Merchants were crushed.

“It shows you the strength of Wall Street,” said Rob Santoni Jr., chief financial officer of Santoni’s Supermarket in Baltimore. “Main Street retailers and grocers just aren’t as important” to the Fed.

Banks were relieved that the fee cut wasn’t deeper. Still, the American Bankers Association said fee income will be reduced by 45 percent, and consumers will end up paying higher fees for basic banking services.

Here are other changes industry players say consumers will see:

Fewer reward programs: Banks had started to dump or restrict reward programs on debit cards in anticipation of the loss of interchange fee income. And that’s likely to continue.

JPMorgan Chase, the second-largest issuer of debit cards, told 8 million debit-card customers in March that it would be eliminating its debit-card rewards — including airline miles and cash back — in mid-July because of the cap on interchange fees.

Goodbye, free checking: It costs $250 to $300 a year for banks to provide a full-service checking account, a service subsidized partly by overdraft and debit-card interchange fees, said Nessa Feddis, senior counsel with the bankers association.

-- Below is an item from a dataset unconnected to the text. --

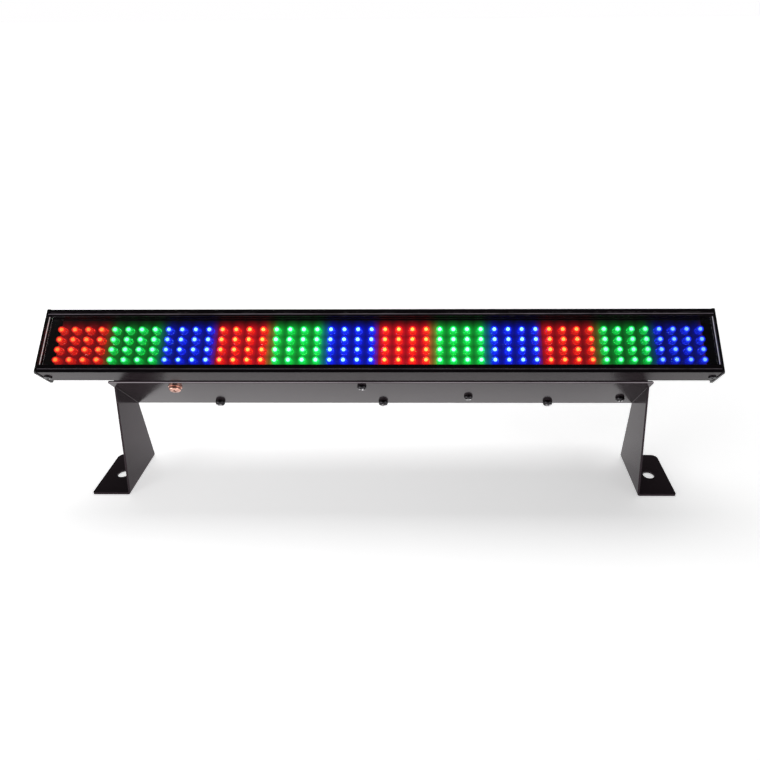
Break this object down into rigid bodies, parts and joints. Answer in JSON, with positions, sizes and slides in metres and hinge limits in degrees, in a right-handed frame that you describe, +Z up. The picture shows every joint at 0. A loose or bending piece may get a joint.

Consumers can expect to see banks do away with free checking or require customers to clear more hurdles — such as meeting minimum balances, using direct deposit or having more than one account at the bank — to avoid paying a fee for checking, she says.

More kinds of plastic: The new fee limit doesn’t apply to credit cards and certain prepaid cards.

As a result, consumers will see more banks jump into the prepaid card market, which has been growing anyway, Feddis said. And banks might bring back charge cards, which are credit cards that must be paid off every month, to appeal to consumers who want to control their spending, she says.

Steering: LowCards’ Hardekopf said retailers might encourage the use of cash or debit cards, instead of credit cards that will maintain the old interchange rates.

For instance, he says, a merchant might offer a discount to customers paying in cash rather than credit. Or retailers might not permit a credit card to be used for small purchases.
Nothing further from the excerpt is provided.